Now that we’ve seen some examples,
let’s summarize the key points that we’ve learned in this lesson. We can find our discussion to
circular orbits caused by gravitational fields. In such a case, we found that we
could equate the centripetal force, keeping the object moving in a circle, to the
gravitational force acting on the object.

Using the definition of centripetal
force as mass of the object times speed squared divided by the radius. And the definition of gravitational
force as the universal gravitational constant times the mass of the planet times the
mass of the orbiting object divided by radius squared.
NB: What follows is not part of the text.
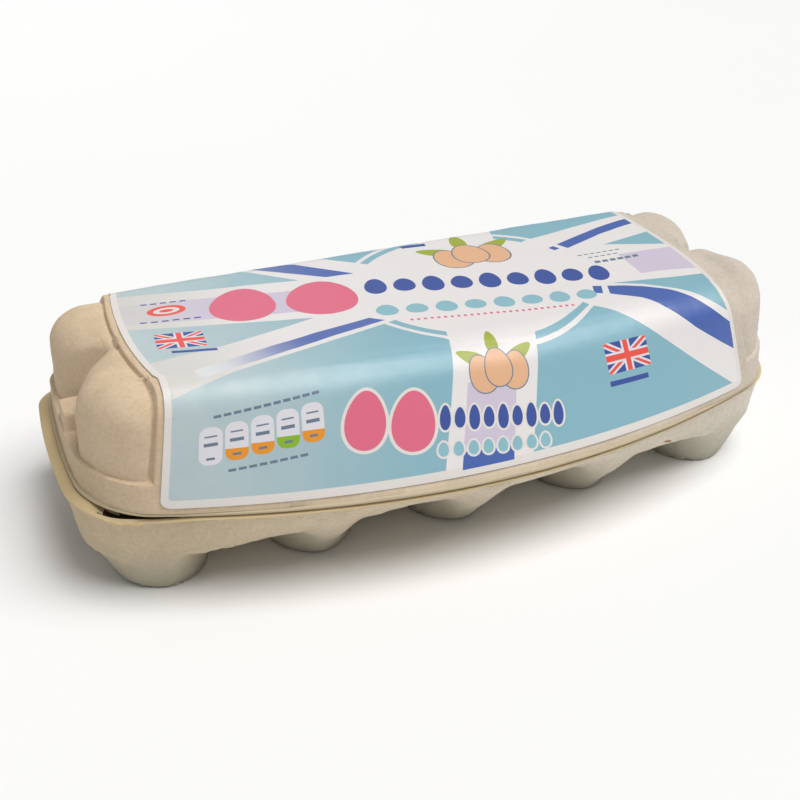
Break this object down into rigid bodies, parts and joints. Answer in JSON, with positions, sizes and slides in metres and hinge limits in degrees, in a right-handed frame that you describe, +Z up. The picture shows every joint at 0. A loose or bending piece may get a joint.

We derive the equation for the
orbital speed as 𝑣 is equal to the square root of the universal gravitational
constant, 𝐺, times the mass of the planet, capital 𝑀, divided by the orbital
radius, 𝑟.

We then solve this equation for 𝑀
and 𝑟 to get two more formulas. We found that the orbital radius is
equal to 𝐺 times the mass of the planet divided by the orbital speed squared and
that the mass of the planet is equal to the orbital radius times the orbital speed
squared divided by 𝐺. Finally, we noted that given an
appropriate value, for 𝐺, we could find orbital speed, orbital radius, or mass of
the planet from values of the other two quantities.